To a group of public affairs administrators at research universities, it was but the latest sign that science news was going to have a more and more difficult time reaching the public. Many daily newspapers that once had science reporters or science pages have eliminated them, and many traditional print publications are these days struggling to survive.

So the university administrators decided to create a Web site in which they could distribute writing about their researchers and their work directly to the public -- without counting on journalists. The result is Futurity, which today shifts from beta to an officially live site. The site features writing about research at 35 universities in the United States and Canada (all of them members of the Association of American Universities). Among the kickoff articles are pieces on the Arctic climate (from the University of Colorado at Boulder), worm genetics (from Yale University), and nanomedicine (from Northwestern University).

While the articles are in some ways similar to those produced by university news offices for press releases or articles in faculty/staff newsletters, some of the Futurity articles are edited to have fewer mentions of university names and the kinds of references that shout "press release." There is no advertising on the site.

The goal of the Web site is not to compete with Science and Nature, but rather to reach interested members of the general public, said Bill Murphy, one of the co-founders and vice president for communications at the University of Rochester.
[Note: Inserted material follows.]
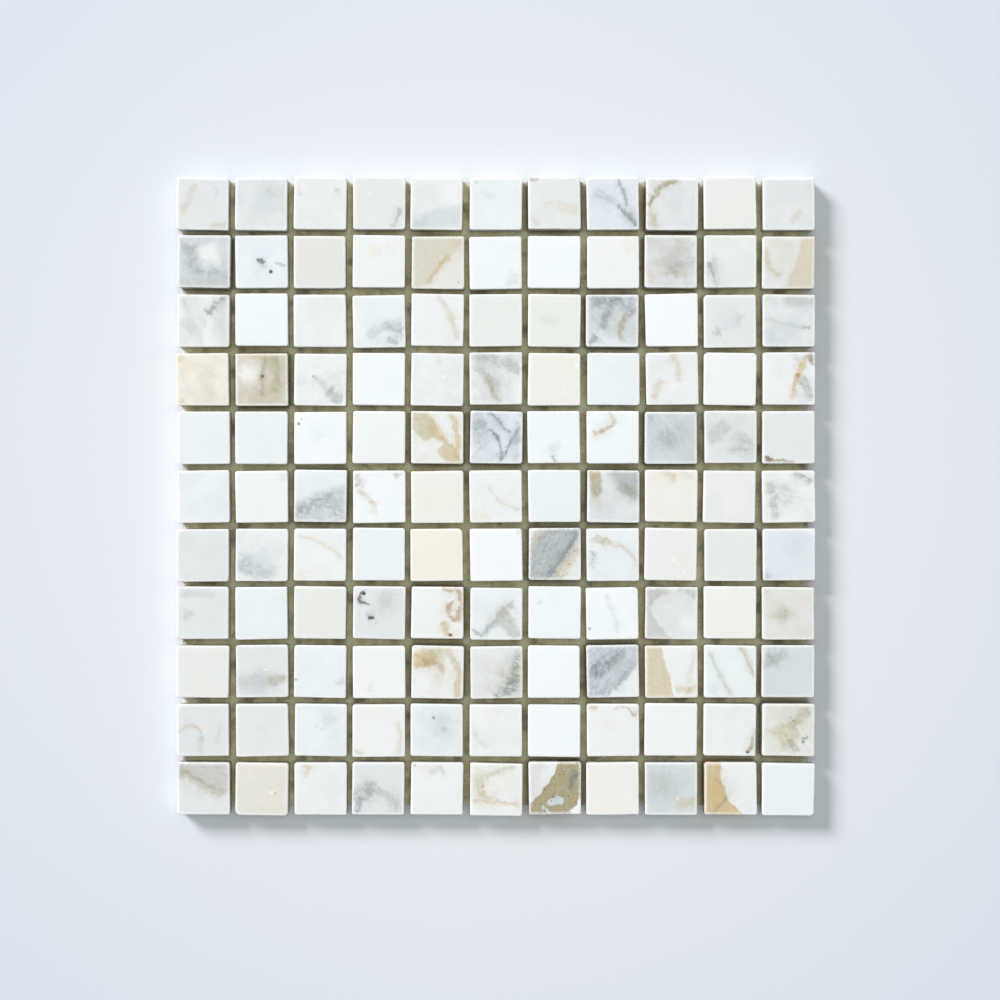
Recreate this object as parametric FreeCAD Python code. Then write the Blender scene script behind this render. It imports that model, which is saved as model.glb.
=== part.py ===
import FreeCAD, Part

# Mesh-mounted mosaic sheet of square marble chips, lying face up, in millimetres.
#
# The chips stand in straight rows and columns with open joints between them. A film of adhesive holds
# them on a net of flat glass yarns, which is the underside of the sheet. Film and net stop a little short
# of the chips' outline, and are laid nearer to row 1 than to the last row. The origin is at the middle of
# the underside, +Z points out of the chips' faces, +X towards the last column and +Y towards row 1.

import math
import os
import random

# Chips and the joints between them
COLUMNS = 11
ROWS = 11
CHIP_SIDE = 25.0
CHIP_THICKNESS = 9.3
JOINT_WIDTH = 3.0

# Worn edges of a chip: its upright corners, and the arris round its face
CORNER_RADIUS_LEAST = 0.6
CORNER_RADIUS_MOST = 1.3
ARRIS_RADIUS = 0.4
ARRIS_SHARE_OF_CORNER = 0.9

# How far a chip strays from the grid, turns in its place and is out of square
STRAY_SHIFT = 0.33
STRAY_TURN_DEG = 0.9
STRAY_CORNER = 0.16
LAYING_SEED = 41

# Adhesive film and glass net, and how far both stop short of the chips' outline at each side
INSET_LEFT = 1.4
INSET_RIGHT = 2.2
INSET_UPPER = 0.9
INSET_LOWER = 3.6
FILM_THICKNESS = 0.3
NET_THICKNESS = 0.4
YARN_PITCH = 6.0
YARN_WIDTH = 1.0
NET_PANELS_EACH_WAY = 4

# Corners that lost more stone than the rest, as row, column and corner, with the radius left there.
# Rows count down and columns count across from the top left chip.
CORNERS = ("lower_left", "lower_right", "upper_right", "upper_left")
BROKEN_CORNERS = {
    (3, 10, "upper_left"): 2.0,
    (4, 10, "upper_left"): 1.9,
    (4, 10, "upper_right"): 1.8,
    (7, 1, "upper_left"): 2.0,
    (7, 5, "upper_right"): 2.3,
    (8, 8, "upper_right"): 2.2,
    (10, 10, "upper_right"): 1.8,
    (11, 2, "lower_left"): 2.6,
    (11, 2, "lower_right"): 1.7,
    (11, 11, "lower_right"): 1.8,
}

# Worked out from the sizes above
PITCH = CHIP_SIDE + JOINT_WIDTH
SHEET_WIDTH = COLUMNS * PITCH - JOINT_WIDTH
SHEET_LENGTH = ROWS * PITCH - JOINT_WIDTH
BACKING_LEFT = INSET_LEFT - SHEET_WIDTH / 2
BACKING_RIGHT = SHEET_WIDTH / 2 - INSET_RIGHT
BACKING_LOWER = INSET_LOWER - SHEET_LENGTH / 2
BACKING_UPPER = SHEET_LENGTH / 2 - INSET_UPPER
NET_BOTTOM = 0.0
FILM_BOTTOM = NET_BOTTOM + NET_THICKNESS
CHIP_BOTTOM = FILM_BOTTOM + FILM_THICKNESS


def chip_middle(row, column):
    """The place on the grid of a chip's middle."""
    x = (column - (COLUMNS + 1) / 2) * PITCH
    y = ((ROWS + 1) / 2 - row) * PITCH
    return x, y


def chip_corners(row, column, chance):
    """The four sharp corners of a chip's underside as laid, in the order of CORNERS."""
    x, y = chip_middle(row, column)
    x += chance.uniform(-STRAY_SHIFT, STRAY_SHIFT)
    y += chance.uniform(-STRAY_SHIFT, STRAY_SHIFT)
    turn = math.radians(chance.uniform(-STRAY_TURN_DEG, STRAY_TURN_DEG))
    corners = []
    for right, up in ((-1, -1), (1, -1), (1, 1), (-1, 1)):
        across = right * CHIP_SIDE / 2 + chance.uniform(-STRAY_CORNER, STRAY_CORNER)
        along = up * CHIP_SIDE / 2 + chance.uniform(-STRAY_CORNER, STRAY_CORNER)
        corner_x = x + across * math.cos(turn) - along * math.sin(turn)
        corner_y = y + across * math.sin(turn) + along * math.cos(turn)
        corners.append(FreeCAD.Vector(corner_x, corner_y, CHIP_BOTTOM))
    return corners


def upright_edge(chip, corner):
    """The edge of the chip that stands on a sharp corner of its underside."""
    above = corner + FreeCAD.Vector(0, 0, CHIP_THICKNESS)
    middle = Part.Vertex((corner + above) / 2)
    return min(chip.Edges, key=lambda edge: edge.distToShape(middle)[0])


def edges_round_face(chip):
    """The edges round the upper face."""
    middle = CHIP_BOTTOM + CHIP_THICKNESS / 2
    return [edge for edge in chip.Edges if all(vertex.Z > middle for vertex in edge.Vertexes)]


def make_chip(row, column):
    """One sawn chip, its upright corners rounded and the arris round its face rubbed down."""
    chance = random.Random(f"{LAYING_SEED} {row} {column}")
    corners = chip_corners(row, column, chance)
    outline = Part.Face(Part.makePolygon(corners + corners[:1]))
    chip = outline.extrude(FreeCAD.Vector(0, 0, CHIP_THICKNESS))
    radii = []
    for name, corner in zip(CORNERS, corners):
        usual = chance.uniform(CORNER_RADIUS_LEAST, CORNER_RADIUS_MOST)
        radius = BROKEN_CORNERS.get((row, column, name), usual)
        chip = chip.makeFillet(radius, [upright_edge(chip, corner)])
        radii.append(radius)
    arris = min(ARRIS_RADIUS, ARRIS_SHARE_OF_CORNER * min(radii))
    return chip.makeFillet(arris, edges_round_face(chip))


def lay_chips():
    """The chips of every row, moved together so that the sheet's box is centred on the origin."""
    rows = {}
    for row in range(1, ROWS + 1):
        rows[row] = [make_chip(row, column) for column in range(1, COLUMNS + 1)]
    every_chip = [chip for chips in rows.values() for chip in chips]
    box = Part.makeCompound(every_chip).BoundBox
    for chip in every_chip:
        chip.translate(FreeCAD.Vector(-box.Center.x, -box.Center.y, 0))
    return rows


def make_film():
    """The film of adhesive that joins the chips to the net."""
    corner = FreeCAD.Vector(BACKING_LEFT, BACKING_LOWER, FILM_BOTTOM)
    return Part.makeBox(BACKING_RIGHT - BACKING_LEFT, BACKING_UPPER - BACKING_LOWER, FILM_THICKNESS, corner)


def yarn_places(start, end):
    """Middles of the yarns laid side by side between two edges of the backing, with one at zero."""
    first = math.ceil((start + YARN_WIDTH / 2) / YARN_PITCH)
    last = math.floor((end - YARN_WIDTH / 2) / YARN_PITCH)
    return [step * YARN_PITCH for step in range(first, last + 1)]


def net_shares(start, end):
    """The yarns of each panel between two edges, as middles, with the two cuts that end the panel."""
    places = yarn_places(start, end)
    ends = [round(share * len(places) / NET_PANELS_EACH_WAY) for share in range(NET_PANELS_EACH_WAY + 1)]
    runs = [places[first:last] for first, last in zip(ends, ends[1:])]
    cuts = [(run[-1] + after[0]) / 2 for run, after in zip(runs, runs[1:])]
    cuts = [start] + cuts + [end]
    return list(zip(runs, cuts, cuts[1:]))


def closed_wire(points):
    """A closed outline through points of the net's underside."""
    corners = [FreeCAD.Vector(x, y, NET_BOTTOM) for x, y in points]
    return Part.makePolygon(corners + corners[:1])


def net_outline(warps, wefts, left, right, lower, upper):
    """Round a panel of net, out and back along the end of each yarn that sticks out."""
    half = YARN_WIDTH / 2
    first_x, last_x = warps[0] - half, warps[-1] + half
    first_y, last_y = wefts[0] - half, wefts[-1] + half
    points = []
    for x in warps:
        points += [(x - half, first_y), (x - half, lower), (x + half, lower), (x + half, first_y)]
    for y in wefts:
        points += [(last_x, y - half), (right, y - half), (right, y + half), (last_x, y + half)]
    for x in reversed(warps):
        points += [(x + half, last_y), (x + half, upper), (x - half, upper), (x - half, last_y)]
    for y in reversed(wefts):
        points += [(first_x, y + half), (left, y + half), (left, y - half), (first_x, y - half)]
    corners_once = [point for point, before in zip(points, points[-1:] + points) if point != before]
    return closed_wire(corners_once)


def net_holes(warps, wefts):
    """The outline of each hole between two warp yarns and two weft yarns."""
    half = YARN_WIDTH / 2
    holes = []
    for left, right in zip(warps, warps[1:]):
        for lower, upper in zip(wefts, wefts[1:]):
            holes.append(closed_wire([
                (left + half, lower + half),
                (left + half, upper - half),
                (right - half, upper - half),
                (right - half, lower + half),
            ]))
    return holes


def make_net_panel(share_across, share_along):
    """One panel of the net: flat yarns both ways, bonded where they cross."""
    warps, left, right = share_across
    wefts, lower, upper = share_along
    outline = net_outline(warps, wefts, left, right, lower, upper)
    net = Part.Face([outline] + net_holes(warps, wefts))
    return net.extrude(FreeCAD.Vector(0, 0, NET_THICKNESS))


def main():
    os.makedirs("parts", exist_ok=True)
    for row, chips in lay_chips().items():
        Part.makeCompound(chips).exportStep(f"parts/marble_chips_row_{row:02d}.step")
    make_film().exportStep("parts/adhesive_film.step")
    shares_along = net_shares(BACKING_LOWER, BACKING_UPPER)
    for across, share_across in enumerate(net_shares(BACKING_LEFT, BACKING_RIGHT), start=1):
        for along, share_along in enumerate(shares_along, start=1):
            make_net_panel(share_across, share_along).exportStep(f"parts/glass_net_{across}_{along}.step")


main()
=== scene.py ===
import math
import random

import bpy
import numpy as np
from mathutils import Matrix, Vector


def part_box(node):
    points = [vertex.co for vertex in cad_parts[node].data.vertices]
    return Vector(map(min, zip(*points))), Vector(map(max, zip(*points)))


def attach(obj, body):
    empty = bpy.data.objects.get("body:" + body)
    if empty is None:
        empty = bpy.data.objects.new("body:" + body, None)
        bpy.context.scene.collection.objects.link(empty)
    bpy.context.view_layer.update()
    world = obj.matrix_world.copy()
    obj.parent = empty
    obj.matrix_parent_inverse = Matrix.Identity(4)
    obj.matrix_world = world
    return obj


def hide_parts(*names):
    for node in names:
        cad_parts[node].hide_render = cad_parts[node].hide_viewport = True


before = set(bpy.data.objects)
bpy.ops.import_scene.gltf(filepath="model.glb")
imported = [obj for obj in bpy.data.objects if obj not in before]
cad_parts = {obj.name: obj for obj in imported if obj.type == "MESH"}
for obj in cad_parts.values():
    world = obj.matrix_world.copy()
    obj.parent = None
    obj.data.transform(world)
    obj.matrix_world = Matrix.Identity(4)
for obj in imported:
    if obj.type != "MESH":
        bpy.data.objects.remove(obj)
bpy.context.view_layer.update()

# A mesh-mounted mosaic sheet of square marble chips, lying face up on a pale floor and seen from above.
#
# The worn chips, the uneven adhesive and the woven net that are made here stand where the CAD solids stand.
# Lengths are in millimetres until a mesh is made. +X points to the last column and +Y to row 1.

MM = 0.001

# The sheet, as in the CAD
COLUMNS = 11
ROWS = 11
PITCH = 28.0
CHIP_SIDE = 25.0
CHIP_BOTTOM = 0.7
CHIP_TOP = 10.0
FILM_BOTTOM = 0.4
YARN_PITCH = 6.0
YARN_WIDTH = 1.0
NET_THICKNESS = 0.4

# Chips: the steps of their meshes, and their wear
SIDE_STEP = 0.75
ARC_STEP = 0.22
WALL_LEVELS = (0.0, 0.25, 0.5, 0.75, 0.93)
ARRIS_ANGLES = (0.0, 22.5, 45.0, 67.5, 90.0)
# Where the pale rim fades out, in from the edge: partly rubbed wear, partly a painted highlight
PALE_RIM_INSET = 1.0
PALE_RIM_END_INSET = 1.7
FACE_SHARES = (0.6, 0.28)
ARRIS_LEAST = 0.22
ARRIS_MOST = 0.52
NICK_DEPTH = 0.42
NICKS_MOST = 3
SAW_WANDER = 0.05
HEIGHT_SPREAD = 0.07
TILT_SPREAD = 0.05
HONED_DOME = 0.03

FACING = 2.5
KINDS = {"rim": "FLOAT", "joint": "FLOAT", "face": "FLOAT_VECTOR", "stone": "FLOAT_VECTOR"}
STROKES = 5
BOUNDARY_BEYOND = 0.8
HALO_REACH = 3.0
HALO_SHARE = 0.4


def srgb(red, green, blue):
    """A colour of three 0 to 255 screen values, as Blender's linear numbers."""
    def linear(value):
        share = value / 255
        return share / 12.92 if share <= 0.04045 else ((share + 0.055) / 1.055) ** 2.4
    return linear(red), linear(green), linear(blue)


# The colours of the marble's grounds, and of what is drawn in them
GROUNDS = {
    "bright": srgb(246, 252, 254),
    "frost": srgb(242, 250, 253),
    "cool": srgb(236, 244, 246),
    "white": srgb(240, 244, 244),
    "lavender": srgb(228, 235, 241),
    "chalk": srgb(234, 238, 235),
    "ivory": srgb(234, 237, 235),
    "warm": srgb(237, 239, 238),
    "cream": srgb(240, 240, 235),
    "butter": srgb(245, 241, 229),
    "peach": srgb(242, 242, 239),
    "greige": srgb(229, 231, 228),
    "light": srgb(230, 234, 235),
    "grey": srgb(219, 226, 229),
    "tan": srgb(217, 212, 197),
    "sand": srgb(233, 232, 225),
}
PAINTS = {
    "white": srgb(250, 251, 251),
    "haze": srgb(208, 217, 220),
    "slate": srgb(149, 163, 174),
    "ash": srgb(166, 174, 172),
    "taupe": srgb(186, 186, 177),
    "smoke": srgb(114, 127, 131),
    "coal": srgb(58, 61, 60),
    "blue": srgb(200, 210, 228),
    "green": srgb(172, 183, 172),
    "moss": srgb(136, 141, 117),
    "olive": srgb(160, 150, 112),
    "khaki": srgb(167, 155, 117),
    "tan": srgb(200, 190, 158),
    "sand": srgb(222, 216, 198),
    "gold": srgb(206, 180, 126),
    "rust": srgb(174, 134, 68),
    "brown": srgb(116, 96, 56),
    "peach": srgb(237, 229, 213),
    "cream": srgb(239, 237, 226),
    "apricot": srgb(210, 193, 157),
}
# Joint walls darken downwards from just below the face: partly adhesive smear, partly painted shade in the narrow
# joints
WALL_SMEAR_AND_SHADE_TINT = srgb(148, 134, 96)
SMEAR_AND_SHADE_LEAST, SMEAR_AND_SHADE_MOST = 0.1, 0.65
SMEAR_AND_SHADE_DEPTHS = 0.5, 2.4
UNDRAWN = (9.0, 9.0, 9.01, 9.0), (0.0, 0.001, 0.0, 0.0), (0.0, 0.0, 0.0, 0.0), (0.0, 0.0, 0.0, 0.0)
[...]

Imagining the intended reader, Murphy said, the founders saw as the typical reader "a person who is not a scientist, but the person who used to read a news magazine or newspaper and look forward to finding the science section."

Each university contributed $2,000 to help get the site off the ground, and the goal is to build traffic through viral (and largely free) techniques. Murphy said that at some point in the future, the project may reconsider the limit on participation to AAU members, but that the universities involved believed that some measure was needed to group the institutions.

The announcement comes amid growing discussion among scientists about whether they have sufficient avenues to reach the public. An article in Nature in March noted that as science journalism has struggled for space outside of science publications, science blogging has been on the rise -- and is now used by science journalists for story ideas. An while the article noted a range of views among scientists about whether these trends are good, it suggested that many see as long gone the day that science reached the public through an orderly process of journal publication, followed by mainstream press coverage.

As the article noted, some universities have already tried to promote science discussion through Web sites that try to produce the kind of journalism many scientists miss.

For example, the School of Forestry and Environmental Studies at Yale (one of the Futurity universities) produces a Web site Yale Environment 360, with news, analysis and opinion articles about environmental issues -- with an emphasis on the research behind the issues.